Initially, it was planned that Mr. Nemirovich-Danchenko would be in charge of organizational and administrative matters, while Mr. Stanislavski would take care of the artistic aspects of the project. Yet, Inna Solovyova, an expert in Vladimir Nemirovich-Danchenko's work and a theater historian, explained as follows, "The first few months made it clear that this distribution of responsibilities was merely conditional. They used to say that it was neither one nor both of them behind the creation of the most significant performances (e.g. "Tsar Feodor Ioannovich" by Anton Chekhov), and the Art Theater itself. According to them, it was "someone" who emerged from their union.”

The Moscow Art Theater was founded in 1898. First of all, it is associated with Anton Chekhov and "The Seagull". Mr. Nemirovich-Danchenko believed this play would be a new dawn for the theatrical stage, "a triumph of art". Just its production had to be "skillful and not trivial". After all, he turned out to be completely right! Anton Chekhov was in Yalta when he received a telegram, "The success is enormous! We go wild with happiness!" The grateful writer gave Mr. Nemirovich-Danchenko a gold key chain engraved, "You brought my Seagull to life. Thank you!"

All subsequent plays by Anton Chekhov were staged at the Moscow Art Theater as well. Later, works by Maxim Gorky, Alexander Blok, Leo Tolstoy, and Leonid Andreev were added to the repertoire. "This theater is your honor," Anton Chekhov wrote to Mr. Nemirovich-Danchenko.

Vladimir Nemirovich-Danchenko

Read also: Proud of Our People! Konstantin Stanislavski, the Visionary Theater Reformer

"Creativity is possible in Russia only"

After the 1917 revolution, Vladimir Nemirovich-Danchenko gave the theater a new life rather than abandoning it. He decided to open a new theatrical season of 1919/20 with the establishment of the Musical Studio (Comic Opera). Today it is The Stanislavski and Nemirovich-Danchenko Music Theater.

Mr. Nemirovich-Danchenko realized that there was no going back to the past, so he searched for new names and plays. In 1925, he staged Konstantin Trenyov's drama "Pugachovschina" at the Moscow Art Theater. This production became known even in Hollywood. The director received an invitation for a tour and a cooperation proposal from there. So, in 1925, Mr. Nemirovich-Danchenko and the actors of the Musical Studio went on tour to the United States. The director stayed for three years there. His productions had great success but he was unable to create anything new.

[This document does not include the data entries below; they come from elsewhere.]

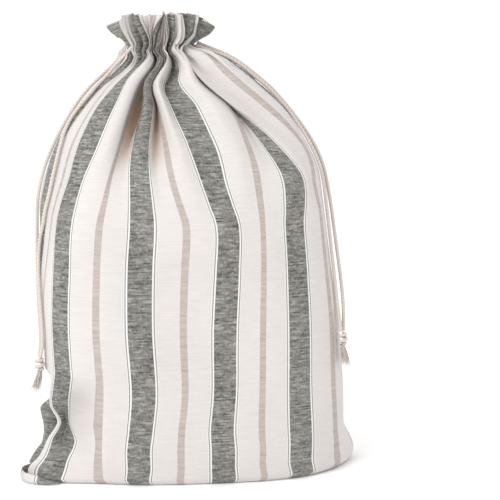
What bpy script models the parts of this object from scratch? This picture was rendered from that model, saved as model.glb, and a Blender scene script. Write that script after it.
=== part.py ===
"""A striped linen drawstring bread bag, standing full. Metres, +Z up, its front faces -Y."""

import math
from collections import namedtuple

import bmesh
import bpy
from mathutils import Vector

# ---------------------------------------------------------------- driving dimensions
STRIPE_REPEATS = 9             # grey stripes around the bag, 66.7 mm apart on the flat cloth
WARPS = 2 * STRIPE_REPEATS     # a warp is half a repeat: even ones carry grey, odd ones brown
CLOTH = 0.0010                 # thickness of the linen
CORD = 0.0030                  # thickness of a drawcord strand
GAP = 0.0003                   # air between two touching pieces

COLUMNS = 96                   # faces round the bag
OUTLINE_STEPS = 240            # steps used to measure the way round a section

# The bag's outline, section by section from the floor to the rim. centre_x places a section,
# half_width and half_depth size it, square is its superellipse power and turn its twist in
# degrees. grey_1 to grey_4 say how far round from its middle front, in warps, the front's grey
# stripes lie (warps 0, 2, 4 and 6), because the cloth isn't gathered evenly.
Section = namedtuple(
    "Section", "height centre_x half_width half_depth square turn grey_1 grey_2 grey_3 grey_4")
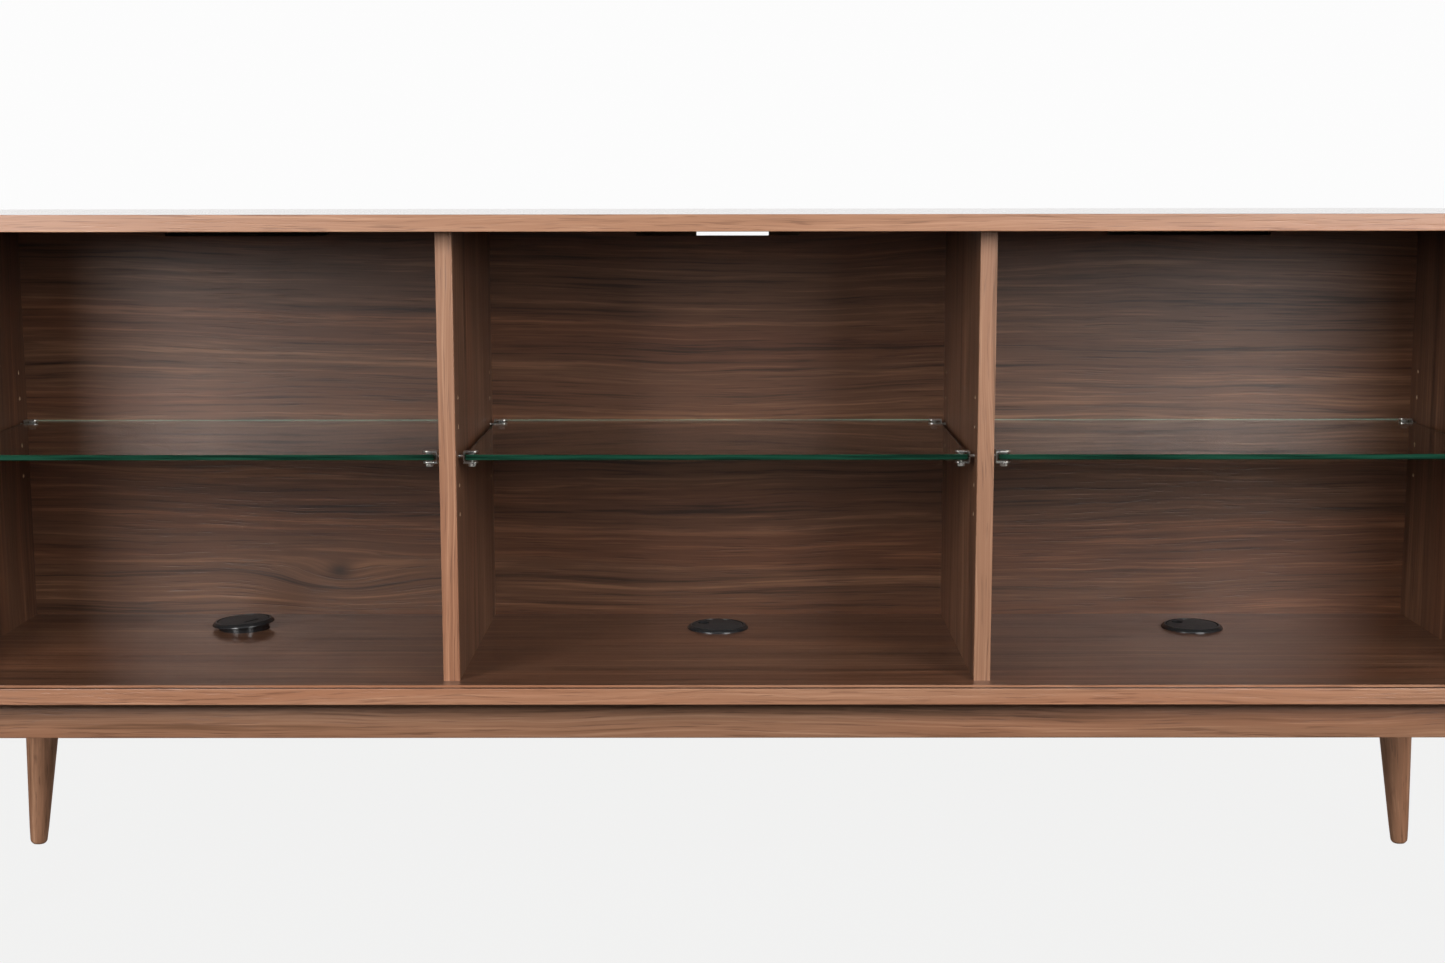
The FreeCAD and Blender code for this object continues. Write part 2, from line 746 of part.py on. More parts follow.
def shelf_nodes():
    nodes = {}
    for name, middle_x in zip(bay_names, bay_middles):
        nodes[name + "_glass_shelf"] = [glass_shelf(middle_x)]
        clamps = []
        pads = []
        for place, face_x, into_bay, y in clamp_places(middle_x):
            clamps.append(shelf_clamp(face_x, into_bay, y))
            pads.extend(clamp_pads(face_x, into_bay, y))
            nodes[name + "_bay_" + place + "_thumb_screw"] = [thumb_screw(face_x, into_bay, y)]
        nodes[name + "_shelf_clamps"] = clamps
        nodes[name + "_clamp_pads"] = pads
    return nodes


def grommet_nodes():
    nodes = {}
    for index, name in enumerate(bay_names):
        placement = grommet_placement(index)
        nodes[name + "_grommet_liner"] = [moved(grommet_liner(), placement)]
        nodes[name + "_grommet_cap"] = [moved(grommet_cap(name), placement)]
    return nodes


def main():
    os.makedirs(parts_folder, exist_ok=True)
    nodes = {}
    for make in (carcass_nodes, door_nodes, shelf_nodes, grommet_nodes):
        nodes.update(make())
    for name, solids in nodes.items():
        for solid in solids:
            if not solid.isValid():
                raise ValueError(name + " holds a shape that is not valid")
        shape = solids[0] if len(solids) == 1 else group(solids)
        shape.exportStep(os.path.join(parts_folder, name + ".step"))
        print(name, len(shape.Solids), round(shape.Volume / 1000, 2))
    print("nodes", len(nodes))


main()
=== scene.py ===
"""A long walnut sideboard with wrap-round tambour doors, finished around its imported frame.

Every length is in metres in the frame's own axes: +X along the sideboard, +Y to its back, +Z up.
Each piece is built where it stands and rides on a body of the frame.
"""

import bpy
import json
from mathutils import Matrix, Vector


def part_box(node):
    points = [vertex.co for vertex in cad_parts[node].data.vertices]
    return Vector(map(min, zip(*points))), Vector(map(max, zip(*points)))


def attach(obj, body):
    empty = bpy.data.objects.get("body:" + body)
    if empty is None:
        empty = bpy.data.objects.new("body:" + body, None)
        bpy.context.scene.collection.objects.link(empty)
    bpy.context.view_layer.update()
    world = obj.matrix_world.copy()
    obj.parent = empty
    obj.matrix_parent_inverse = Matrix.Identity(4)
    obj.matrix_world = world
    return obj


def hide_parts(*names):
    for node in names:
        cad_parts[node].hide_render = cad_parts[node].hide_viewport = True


bl_info = {
    "name": "Tambour Sideboard",
    "version": (1, 0, 0),
    "blender": (4, 5, 0),
    "location": "View3D > Sidebar > Sideboard",
    "description": "Builds the woods, doors, glass and fittings of a long walnut sideboard",
    "category": "Object",
}

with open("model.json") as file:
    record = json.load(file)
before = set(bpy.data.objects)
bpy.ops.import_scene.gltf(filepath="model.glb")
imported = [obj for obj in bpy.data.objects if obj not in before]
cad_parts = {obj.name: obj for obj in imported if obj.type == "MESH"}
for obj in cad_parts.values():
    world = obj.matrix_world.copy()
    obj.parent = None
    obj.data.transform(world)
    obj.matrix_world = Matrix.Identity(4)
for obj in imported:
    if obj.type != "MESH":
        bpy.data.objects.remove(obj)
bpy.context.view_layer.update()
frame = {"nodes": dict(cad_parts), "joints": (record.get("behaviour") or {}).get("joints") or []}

import json
import math
import random
from collections import namedtuple

import bmesh
import bpy
from bpy.props import FloatProperty, FloatVectorProperty, IntProperty, PointerProperty
from mathutils import Matrix, Vector

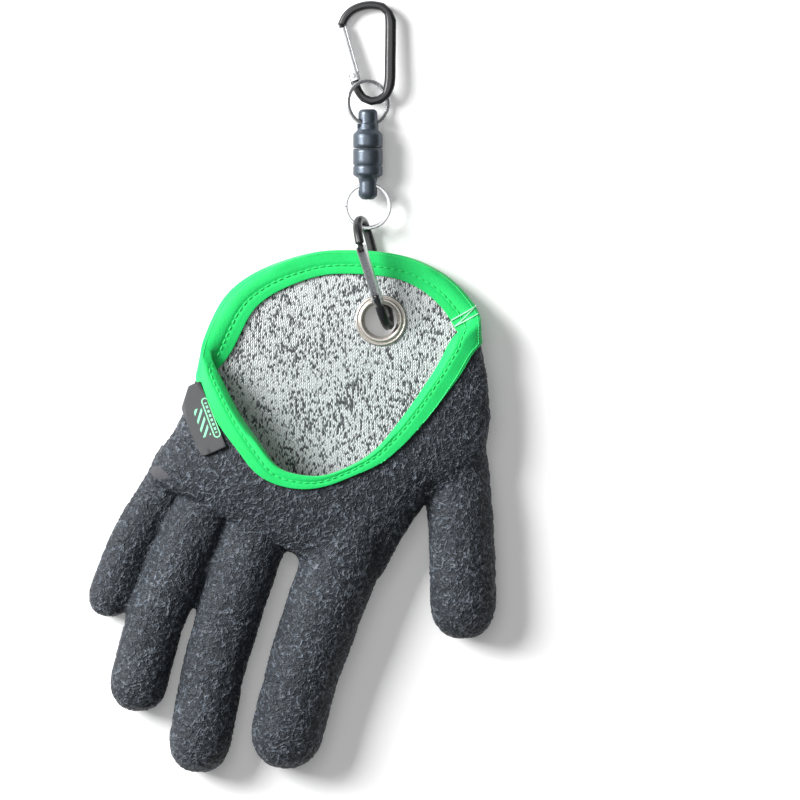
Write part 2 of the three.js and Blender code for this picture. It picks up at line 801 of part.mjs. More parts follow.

There was a funny incident with "Pugachevshchina". The stage performance deeply impressed Hollywood figures. However, they didn't like the ending. Why did Catherine the Great execute Yemelyan Pugachev? According to experts in happy endings, it would be better if they met, fell in love, and got married. Well, Mr. Nemirovich-Danchenko wasn't impressed with their suggestion for some reason. "Creativity is possible in Russia only, America is to sell, and Europe is to have a vacation," he made his conclusion about Hollywood. "It is hard to figure out from the sidelines how they saw him in Hollywood. As a director? As a screenwriter? As an intellectual asset taken from Europe? His life accompanied by the singing of California nightingales was worse than a failure, it was meaningless. Douglas Fairbanks, Mary Pickford, Lillian Gish, Charlie Chaplin, Greta Garbo, and Conrad Feydt could not replace actors of the Moscow Art Theater for him", this is how Inna Solovyova described that period of Vladimir Nemirovich-Danchenko's life.

Actors of the Moscow Art Theater. Front row, left to right: Merited Artist of the RSFSR Nikolai Podgorny, People's Artist of the USSR Ivan Moskvin, People's Artist of the USSR Vladimir Nemirovich-Danchenko, People's Artist of the USSR Vasily Kachalov and People's Artist of the USSR Olga Knipper-Chekhova.

Vladimir Nemirovich-Danchenko returned to Russia in 1928. The time was just right. His colleague (and rival in recent years) Konstantin Stanislavski became seriously ill and retired from theatrical affairs. Mr. Nemirovich-Danchenko was the one fully responsible for the maintenance of the theater. His choice of theatrical productions was really impressive. The repertoire included "Lubov Yarovaya" by Konstantin Trenyov, "Anna Karenina" by Leo Tolstoy, "Enemies" by Maxim Gorky, "The Three Sisters" by Anton Chekhov, and even "Antony and Cleopatra" by William Shakespeare.

Since 1940, Mr. Nemirovich-Danchenko was chairman of the Committee for Stalin Prizes in Literature and Art and received two Stalin Prizes as well - in 1942 and 1943. During the Great Patriotic War, he was pondering how to preserve what he and Stanislavsky had built. Even on the day of his death, April 25, 1943, he was writing memoirs and planning a new theatrical season.

The day after his death, the Council of People's Commissars (Sovnarkom) issued a special resolution on perpetuating the memory of the theatrical figure, including the establishment of the Nemirovich-Danchenko Studio School at the Moscow Art Theatre. He came up with the idea of setting up such a theater school just a month before he passed away. This was the artistic legacy of the famous director and teacher.